No ha sido ingenuidad; sabíamos del operar subterráneo de familias y grupos económicos que controlan sin contrapeso lo que se decide en el Congreso y en tribunales. Podíamos tolerar el tráfico de influencias hasta cierto nivel: fulano, hijo del coronel, ocupa una plaza libre en la cámara; familiares de diputados y senadores fundan notarías u ocupan cargos con sueldos jugosos en ministerios y municipalidades. Nadie llega mostrando el currículo. Eso era lo de menos: “lo hacemos después, no te preocupes”. Para qué hablar del cuoteo, admitido y fomentado por bancadas y grupos opuestos, animados a cumplir con ciertos acuerdos para obtener, a su vez, sus propios beneficios.

Los límites se han desbordado con la evidencia del fraude, esto es, con la concertación de estos intereses privados (económicos y políticos) para obtener beneficios tributarios y ganancias ilegales mediante cohecho. Ahí surge la rebelión de ciertos moralistas. Sospecho que la reacción no responde sino al deseo de mantener los dos ámbitos separados, esto es, a que, si bien se toleren los enjuagues, estos no rebasen hacia el delito expreso de policías y militares con sus gastos reservados, o a untar algunos funcionarios para obtener información reservada.
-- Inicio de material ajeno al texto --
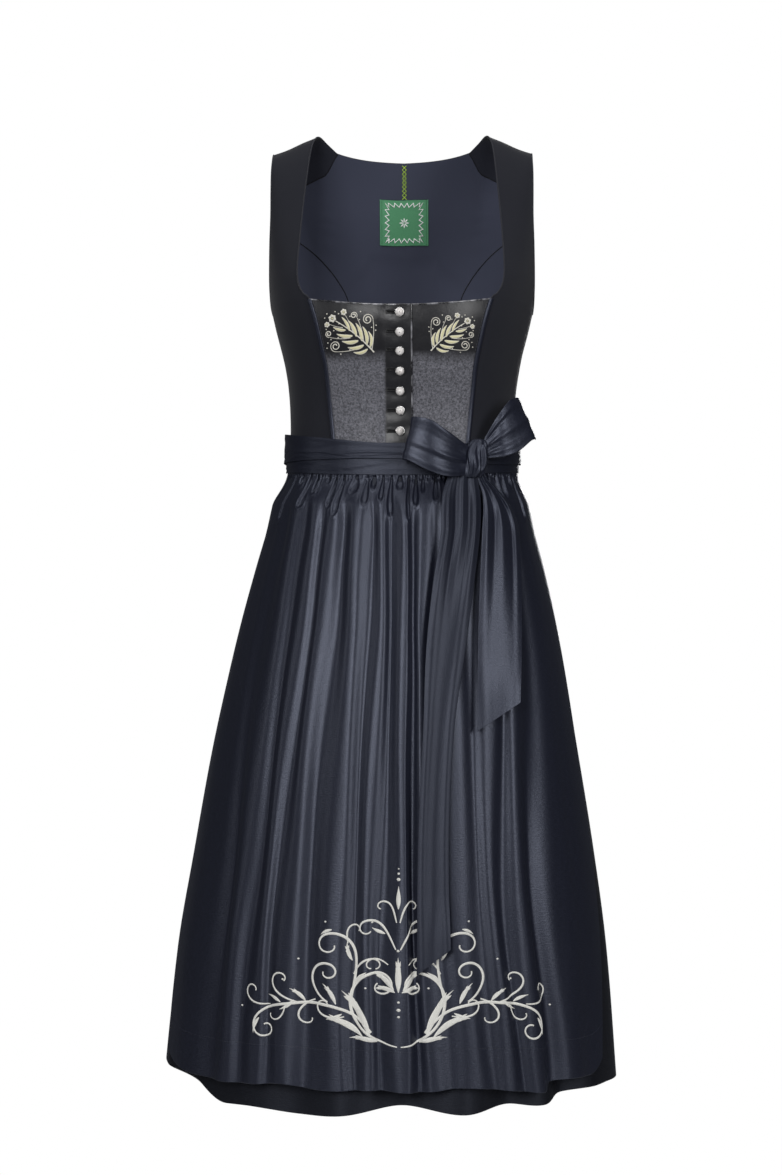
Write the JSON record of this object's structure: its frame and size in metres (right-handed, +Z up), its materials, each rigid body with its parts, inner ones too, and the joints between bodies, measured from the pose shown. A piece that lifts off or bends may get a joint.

Lo que está juego aquí, a mi parecer, es que lo privado ha inundado las cuestiones públicas, al extremo de convertir todo en juego de grupos y familias que compiten entre sí para obtener lealtades del aparato público. Sabíamos que la actuación moral por lealtad tenía lugar por filiación sanguínea o por amistad antigua (o incluso reciente), o por contraer deudas. Si alguien hace un favor a otro, generalmente lo convierte en alguien leal y confiable, y, a su vez, se siente con el derecho de cobrar esa deuda con un favor conveniente. Sucede en las familias, entre amigos, en los clubes, en las cofradías, en las logias, en todas partes en que son posibles las relaciones sociales. No hay principios morales ni normas generales si se trata de hacer un favor a alguien con quien estamos en deuda. Y luego esperamos igual retribución si necesitamos de ello.

Una jueza debe su nombramiento en la suprema a un presidente que, a través de su Ministro del Interior y de un abogado de su confianza, le deja claro que necesitará de su presencia en sala y de su voto para aprobar determinadas iniciativas. En lo privado es común y corriente, moneda de cambio, pero en asuntos públicos se ve como corrupción, como influencia indebida, como cohecho. ¿Por qué? Porque se espera que en los asuntos que competen a la administración del Estado se exija más transparencia, y que las cosas no se hagan como en la empresa familiar, en la que se contrata a fulano porque es familiar, amigo o porque se está en deuda con alguien; en este ámbito debe demostrarse competencia e idoneidad para el cargo. Se espera que aquí sí se respete la ética empresarial, o de negocios.

Esta vez el escándalo estalló porque los bandidos han pasado un límite de influencia en función de la estafa y el fraude, sobre todo contra el Estado, usando con sus funcionarios el mismo mecanismo de “deuda, ergo lealtad”. Han recabado información reservada de la policía, de los contralores tributarios y de los tribunales para satisfacer los intereses de su representados, y han usado el cohecho y la oferta de favores para comprar lealtades que les permitan impunidad.

Hay acuerdo ahora entre las élites en que más vale poner las cosas de nuevo en su lugar. Lo privado con sus normas y lo público con las suyas. Como en aquel chiste de la orgía, en que uno de los varones recibe una caricia un poco atrevida de otro del mismo sexo y reclama: “Oye, pongámonos de acuerdo”.